§ **Exercise requirements**: Exactly the lines from the one that contains "The OpenSCAD and" to the one that contains "the record's slot.", both lines included, should be copied, and no others.

§ **Supplied records**:
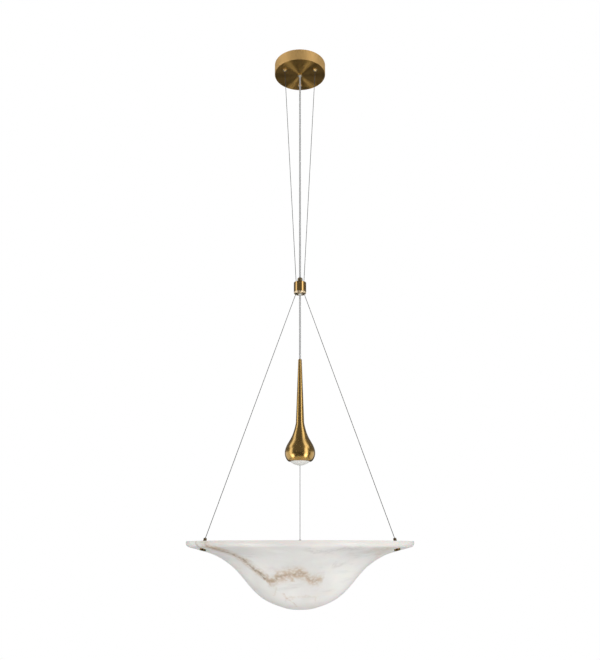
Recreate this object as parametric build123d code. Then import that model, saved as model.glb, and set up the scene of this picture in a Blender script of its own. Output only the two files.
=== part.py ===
from build123d import *

import math
import os

# Ceiling pendant light: a brass canopy, three wire ropes down to a small hub, three more ropes that
# fan out to a marbled bowl, and a drop-shaped lamp that hangs on its own cable inside the fan.
# Millimetres. The origin is the middle of the canopy's top edge, on the ceiling. +Z points up, +X to
# the right and -Y to the front.

# Heights below the ceiling
HUB_DROP = 622.4
LAMP_DROP = 816.4
RIM_DROP = 1232.2

# Ropes and cable
ROPE_DIA = 1.5
CABLE_DIA = 4.5
CORE_DIA = 1.8
ROPE_ANGLES = {"left": 210.0, "right": 330.0, "back": 90.0}

# Clearances that pieces share
FIT_GAP = 0.1
THREAD_GAP = 0.05
SEAT_GAP = 0.3
SWING_GAP = 0.35

# How far a cutting shape runs past the faces that it cuts
OVERCUT = 1.0

# Bent wires: an arc takes this share of the shorter of its two runs
ARC_SHARE = 0.45

# Canopy, a spun cup that is closed at the bottom
CANOPY_DIA = 135.0
CANOPY_HEIGHT = 30.0
CANOPY_WALL = 1.5
CANOPY_EDGE_ROUND = 0.8

# Ceiling bracket, a strap with bent ends
BRACKET_WIDTH = 18.0
BRACKET_THICKNESS = 2.0
BRACKET_DROP = 16.0
BRACKET_BEND = 1.2
SLOT_SPACING = 70.0
SLOT_LENGTH = 14.0
SLOT_WIDTH = 5.0
WIRE_HOLE_DIA = 12.0

# Grub screws that hold the canopy to the bracket
GRUB_DIA = 4.0
GRUB_LENGTH = 8.0
GRUB_DROP = 9.0
GRUB_RECESS = 0.2
GRUB_SOCKET_WIDTH = 2.0
GRUB_SOCKET_DEPTH = 2.0

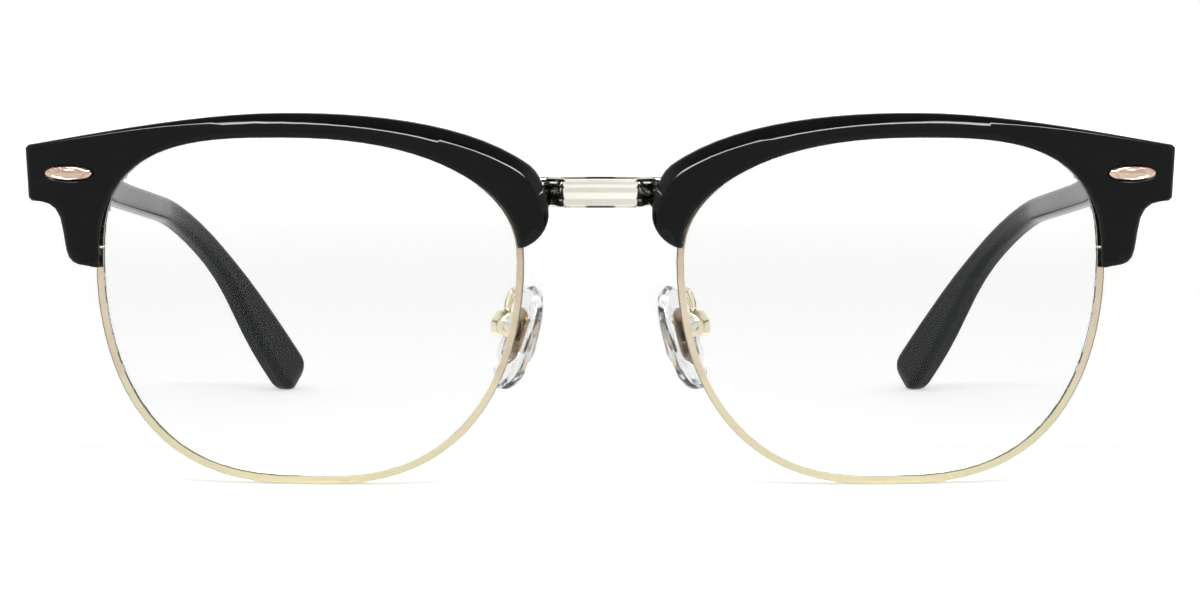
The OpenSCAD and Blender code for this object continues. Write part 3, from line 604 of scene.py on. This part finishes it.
class Workbench:
    """Copies, welds, softens and dresses pieces."""

    def __init__(self) -> None:
        """Starts with the shared effects and no materials."""
        self.effects = Effects()
        self.materials: dict[str, bpy.types.Material] = {}

    def finish(self, piece: bpy.types.Object, finish: Finish) -> None:
        """Gives a piece its material and the record's slot.

        Args:
            piece: The piece.
            finish: Its finish.
        """
        if finish.name not in self.materials:
            self.materials[finish.name] = finish.material(self.effects)
        piece.data.materials.clear()
        piece.data.materials.append(self.materials[finish.name])

    @staticmethod
    def only(piece: bpy.types.Object) -> None:
        """Selects a piece alone and makes it the active one."""
        bpy.ops.object.select_all(action="DESELECT")
        piece.select_set(True)
        bpy.context.view_layer.objects.active = piece

    @staticmethod
    def welded(node: str, name: str, faces: "Faces") -> bpy.types.Object:
        """Copies a solid's mesh into a new piece and welds its loose triangles.

        Args:
            node: Name of the solid.
            name: Name of the new piece.
            faces: How the triangles are joined into larger faces.

        Returns:
            The new piece.
        """
        piece = bpy.data.objects.new(name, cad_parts[node].data.copy())
        bpy.context.scene.collection.objects.link(piece)
        Workbench.only(piece)
        bpy.ops.object.mode_set(mode="EDIT")
        bpy.ops.mesh.select_all(action="SELECT")
        bpy.ops.mesh.remove_doubles(threshold=0.002 * MM)
        if faces is Faces.FLAT:
            bpy.ops.mesh.dissolve_limited(angle_limit=math.radians(0.2))
        elif faces is Faces.LOFTED:
            bpy.ops.mesh.tris_convert_to_quads(
                face_threshold=math.radians(30), shape_threshold=math.radians(120)
            )
        bpy.ops.object.mode_set(mode="OBJECT")
        return piece

    @staticmethod
    def soften(piece: bpy.types.Object, cut: "Cut") -> None:
        """Rounds the chosen edges that are sharper than an angle, inside the solid's skin.

        Args:
            piece: The piece.
            cut: Width of the rounding, angle past which an edge is rounded, which edges may
                be rounded, and faces across the rounding.
        """
        solid = piece.data
        skin = BVHTree.FromPolygons([v.co for v in solid.vertices], [p.vertices for p in solid.polygons])
        Workbench.only(piece)
        bpy.ops.object.mode_set(mode="EDIT")
        bpy.ops.mesh.select_mode(type="EDGE")
        bpy.ops.mesh.select_all(action="DESELECT")
        mesh = bmesh.from_edit_mesh(piece.data)
        for edge in mesh.edges:
            if len(edge.link_faces) == 2 and edge.calc_face_angle(0.0) > math.radians(cut.sharp):
                edge.select_set(cut.chosen(edge))
        mesh.select_flush_mode()
        bmesh.update_edit_mesh(piece.data)
        bpy.ops.mesh.bevel(
            offset=cut.edge, segments=cut.rounds, profile=0.5, clamp_overlap=False, loop_slide=True
        )
        bpy.ops.object.mode_set(mode="OBJECT")
        strays = 0
        for vert in piece.data.vertices:
            place, _, _, gap = skin.find_nearest(vert.co)
            if gap > STRAY_SHARE * cut.edge:
                vert.co = place
                strays += 1
        if strays:
            LOG.info("%s: %d stray points pulled back to the skin", piece.name, strays)

    @staticmethod
    def shade(piece: bpy.types.Object, angle: float) -> None:
        """Shades a piece smooth below an angle in degrees, with its large faces kept flat."""
        Workbench.only(piece)
        bpy.ops.object.shade_smooth_by_angle(angle=math.radians(angle))
        bpy.ops.object.modifier_add(type="WEIGHTED_NORMAL")
        weighted = piece.modifiers[-1]
        weighted.keep_sharp = True
        bpy.ops.object.modifier_apply(modifier=weighted.name)

    def dress_node(self, node: str, finish: "Finish", body: str, cut: "Cut") -> bpy.types.Object:
        """Makes the finished piece that stands for one solid.

        Args:
            node: Name of the solid.
            finish: The piece's finish.
            body: Body it moves with.
            cut: How its faces and edges are worked.

        Returns:
            The finished piece.
        """
        piece = self.welded(node, f"{node}_dressed", cut.faces)
        if cut.edge:
            self.soften(piece, cut)
        self.shade(piece, cut.smooth)
        self.finish(piece, finish)
        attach(piece, body)
        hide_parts(node)
        LOG.info("%s: %d faces, %s", piece.name, len(piece.data.polygons), finish.name)
        return piece


# ---- Sub-assemblies ---------------------------------------------------------------------------

LOBE_FOOT_Z = 33 * MM  # the nose lobe's foot lies below this height
LOBE_FOOT_X = 22 * MM  # and closer than this to the middle
PLATE_END = 9 * MM  # how far the hinge's beds reach behind its screws

def on_front(edge: bmesh.types.BMEdge) -> bool:
    """True for an edge with a face that looks forwards, away from the nose lobe's narrow foot."""
    foot = all(vert.co.z < LOBE_FOOT_Z and abs(vert.co.x) < LOBE_FOOT_X for vert in edge.verts)
    return not foot and any(face.normal.y < -0.5 for face in edge.link_faces)


def outside_plate(edge: bmesh.types.BMEdge) -> bool:
    """True for an edge away from the beds and holes that are cut into a temple's front end."""
    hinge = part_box("hinge_screws")
    return min(v.co.y for v in edge.verts) > hinge[1].y + PLATE_END


@dataclass
class BrowBar:
    """The acetate bar over one lens, with its shield."""

    side: Side
    bar: Cut = Cut(Faces.LOFTED, 0.28 * MM, 30.0, 36.0, 4, on_front)
    shield: Cut = Cut(Faces.KEPT, 0.0, smooth=30.0)

    def build(self, bench: Workbench) -> None:
        """Dresses the bar and its shield."""
        bench.dress_node(self.side.node("brow"), ACETATE, "front", self.bar)
        bench.dress_node(self.side.node("rivet_shield"), SHIELD, "front", self.shield)


@dataclass
class Eyewire:
    """One grooved eyewire, its closing blocks and its lens."""

    side: Side
    wire: Cut = Cut(Faces.LOFTED, 0.0, smooth=50.0)
    block: Cut = Cut(Faces.FLAT, 0.08 * MM)
    lens: Cut = Cut(Faces.KEPT, 0.0, smooth=20.0)

    def build(self, bench: Workbench) -> None:
        """Dresses the eyewire, the blocks and the lens."""
        bench.dress_node(self.side.node("rim"), EYEWIRE, "front", self.wire)
        for stem in ("rim_lock_upper", "rim_lock_lower"):
            bench.dress_node(self.side.node(stem), EYEWIRE, "front", self.block)
        bench.dress_node(self.side.node("lens"), LENS, "front", self.lens)


@dataclass
class Bridge:
    """The ribbed bar between the eyewires."""

    bar: Cut = Cut(Faces.LOFTED, 0.0, smooth=35.0)

    def build(self, bench: Workbench) -> None:
        """Dresses the bridge."""
        bench.dress_node("bridge", BRIDGE, "front", self.bar)


@dataclass
class NosePad:
    """One rocking pad, its insert, its box and its arm."""

    side: Side
    arm: Cut = Cut(Faces.LOFTED, 0.0, smooth=60.0)
    box: Cut = Cut(Faces.FLAT, 0.1 * MM)
    pad: Cut = Cut(Faces.LOFTED, 0.0, smooth=60.0)
    insert: Cut = Cut(Faces.FLAT, 0.05 * MM)

    def build(self, bench: Workbench) -> None:
        """Dresses the arm and box on the front, and the pad on its own body."""
        bench.dress_node(self.side.node("pad_arm"), PAD_METAL, "front", self.arm)
        bench.dress_node(self.side.node("pad_box"), PAD_METAL, "front", self.box)
        rocking = self.side.node("pad")
        bench.dress_node(self.side.node("nose_pad"), SILICONE, rocking, self.pad)
        bench.dress_node(self.side.node("pad_insert"), INSERT, rocking, self.insert)


@dataclass
class Temple:
    """One temple, with its core wire and its leaf of the hinge."""

    side: Side
    arm: Cut = Cut(Faces.LOFTED, 0.45 * MM, 30.0, 60.0, 4, outside_plate)
    metal: Cut = Cut(Faces.FLAT, 0.05 * MM)
    wire: Cut = Cut(Faces.LOFTED, 0.1 * MM)

    def build(self, bench: Workbench) -> None:
        """Dresses the temple's pieces on its body, and the hinge's other leaf on the front."""
        body = self.side.node("temple")
        bench.dress_node(self.side.node("temple"), TEMPLE_ACETATE, body, self.arm)
        bench.dress_node(self.side.node("core_wire"), CORE_WIRE, body, self.wire)
        bench.dress_node(self.side.node("hinge_temple"), HINGE, body, self.metal)
        bench.dress_node(self.side.node("hinge_front"), HINGE, "front", self.metal)


@dataclass
class Fasteners:
    """All the small slotted screws."""

    nodes: tuple[str, ...] = ("rim_screws", "brow_screws", "pad_screws", "hinge_screws")
    screw: Cut = Cut(Faces.FLAT, 0.04 * MM)

    def build(self, bench: Workbench) -> None:
        """Dresses each group of screws."""
        for node in self.nodes:
            bench.dress_node(node, SCREW, "front", self.screw)


# ---- Studio --------------------------------------------------------------------------------------


@dataclass
class Lamp:
    """A soft rectangular lamp."""

    name: str
    place: Color
    aim: Color
    size: tuple[float, float]
    power: float

    def build(self) -> None:
        """Adds the lamp and turns it to what it lights."""
        data = bpy.data.lights.new(self.name, "AREA")
        data.shape = "RECTANGLE"
        data.size, data.size_y = self.size
        data.energy = self.power
        lamp = bpy.data.objects.new(self.name, data)
        bpy.context.scene.collection.objects.link(lamp)
        lamp.location = self.place
        lamp.rotation_euler = (Vector(self.aim) - Vector(self.place)).to_track_quat("-Z", "Y").to_euler()


@dataclass
class Studio:
    """Pale floor, soft light and the camera."""

    camera_gap: float = 508 * MM
    camera_height: float = 56.6 * MM
    pitch: float = 3.7
    focal: float = 121.9
    sensor: float = 36.0
    shift: tuple[float, float] = (-0.0003, -0.0018)
    diffuse_light: float = 0.5
    front_mirror: float = 0.85
    top_mirror: float = 0.3
    front_turn: tuple[float, float] = (-0.4, 0.3)
    top_turn: tuple[float, float] = (0.55, 0.9)
    floor_size: float = 8.0
    floor_white: float = 0.9
    floor_lift: tuple[float, float] = (0.4, 0.6)
    lift_span: tuple[float, float] = (0.25, 1.1)
    band_low: float = 0.6
    band_high: float = 0.76
    band_edge: float = 0.02
    band_level: float = 40.0
    band_turn: tuple[float, float] = (-0.4, -0.3)

    def build(self) -> None:
        """Builds the floor, the world, the lamps and the camera."""
        self.floor()
        self.world()
        Lamp("front_strip", (0.0, -0.47, 0.46), (0.0, -0.06, 0.04), (0.7, 0.03), 1.2).build()
        self.camera()
        bpy.context.scene.view_settings.view_transform = "Standard"

    def camera(self) -> None:
        """Places the camera in front of the lenses, a little above them."""
        data = bpy.data.cameras.new("camera")
        data.lens = self.focal
        data.sensor_width = self.sensor
        data.sensor_fit = "HORIZONTAL"
        data.shift_x, data.shift_y = self.shift
        data.clip_start = 0.01
        camera = bpy.data.objects.new("camera", data)
        bpy.context.scene.collection.objects.link(camera)
        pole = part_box("lens_left")[0].y
        camera.location = (0.0, pole - self.camera_gap, self.camera_height)
        camera.rotation_euler = (math.radians(90.0 - self.pitch), 0.0, 0.0)
        bpy.context.scene.camera = camera

    def floor(self) -> None:
        """Adds the floor, white to the camera except where the object shades it."""
        bpy.ops.object.select_all(action="DESELECT")
        bpy.ops.mesh.primitive_plane_add(size=self.floor_size)
        floor = bpy.context.object
        floor.name = "floor"
        material = bpy.data.materials.new("pale_floor")
        material.use_nodes = True
        nodes = NodeTree(material.node_tree)
        shader = material.node_tree.nodes["Principled BSDF"]
        shader.inputs["Base Color"].default_value = (*(3 * [self.floor_white]), 1.0)
        shader.inputs["Roughness"].default_value = 0.8
        shader.inputs["Specular IOR Level"].default_value = 0.1
        shader.inputs["Emission Color"].default_value = (1.0, 1.0, 1.0, 1.0)
        gaps = [nodes.math("POWER", nodes.place_axis(axis), 2.0) for axis in "XY"]
        gap = nodes.math("SQRT", nodes.math("ADD", *gaps))
        lift = nodes.span(gap, *self.lift_span, *self.floor_lift)
        nodes.link(nodes.math("MULTIPLY", self.seen(nodes), lift), shader.inputs["Emission Strength"])
        floor.data.materials.append(material)

    @staticmethod
    def seen(nodes: NodeTree) -> bpy.types.NodeSocket:
        """1 for rays from the camera, mirrors and glass, 0 for rays that light surfaces."""
        path = nodes.add("ShaderNodeLightPath")
        shown = nodes.math("MAXIMUM", path.outputs["Is Camera Ray"], path.outputs["Is Glossy Ray"])
        return nodes.math("MAXIMUM", shown, path.outputs["Is Transmission Ray"])

    def world(self) -> None:
        """White all round to the camera; reflections see a dimmer front and top and a bright band."""
        world = bpy.data.worlds.new("studio")
        world.use_nodes = True
        bpy.context.scene.world = world
        nodes = NodeTree(world.node_tree)
        background = world.node_tree.nodes["Background"]
        direction = nodes.add("ShaderNodeTexCoord").outputs["Generated"]
        split = nodes.add("ShaderNodeSeparateXYZ")
        nodes.link(direction, split.inputs[0])
        path = nodes.add("ShaderNodeLightPath")
        level = nodes.span(split.outputs["Y"], *self.front_turn, self.front_mirror, 1.0)
        upper = nodes.span(split.outputs["Z"], *self.top_turn, 1.0, self.top_mirror)
        low, high, edge = self.band_low, self.band_high, self.band_edge
        rise = nodes.span(split.outputs["Z"], low, low + edge, 0.0, self.band_level)
        fall = nodes.span(split.outputs["Z"], high, high + edge, 1.0, 0.0)
        ahead = nodes.span(split.outputs["Y"], *self.band_turn, 1.0, 0.0)
        band = nodes.math("MULTIPLY", nodes.math("MULTIPLY", rise, fall), ahead)
        mirrored = nodes.math("ADD", nodes.math("MULTIPLY", level, upper), band)
        straight = nodes.math("MAXIMUM", path.outputs["Is Camera Ray"], path.outputs["Is Transmission Ray"])
        glossy = nodes.math("MULTIPLY", path.outputs["Is Glossy Ray"], mirrored)
        shown = nodes.math("MAXIMUM", straight, glossy)
        lit = nodes.math("MULTIPLY", nodes.math("SUBTRACT", 1.0, self.seen(nodes)), self.diffuse_light)
        nodes.link(nodes.math("ADD", shown, lit), background.inputs["Strength"])
        background.inputs["Color"].default_value = (1.0, 1.0, 1.0, 1.0)


def main() -> None:
    logging.basicConfig(level=logging.INFO, format="%(name)s: %(message)s")
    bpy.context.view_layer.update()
    bench = Workbench()
    assemblies: list[object] = [Bridge(), Fasteners()]
    for side in Side:
        assemblies += [BrowBar(side), Eyewire(side), NosePad(side), Temple(side)]
    for assembly in assemblies:
        assembly.build(bench)
        LOG.info("built %s", assembly)
    Studio().build()


if __name__ == "__main__":
    main()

§ **Task output**:
The OpenSCAD and Blender code for this object continues. Write part 3, from line 604 of scene.py on. This part finishes it.
class Workbench:
    """Copies, welds, softens and dresses pieces."""

    def __init__(self) -> None:
        """Starts with the shared effects and no materials."""
        self.effects = Effects()
        self.materials: dict[str, bpy.types.Material] = {}

    def finish(self, piece: bpy.types.Object, finish: Finish) -> None:
        """Gives a piece its material and the record's slot.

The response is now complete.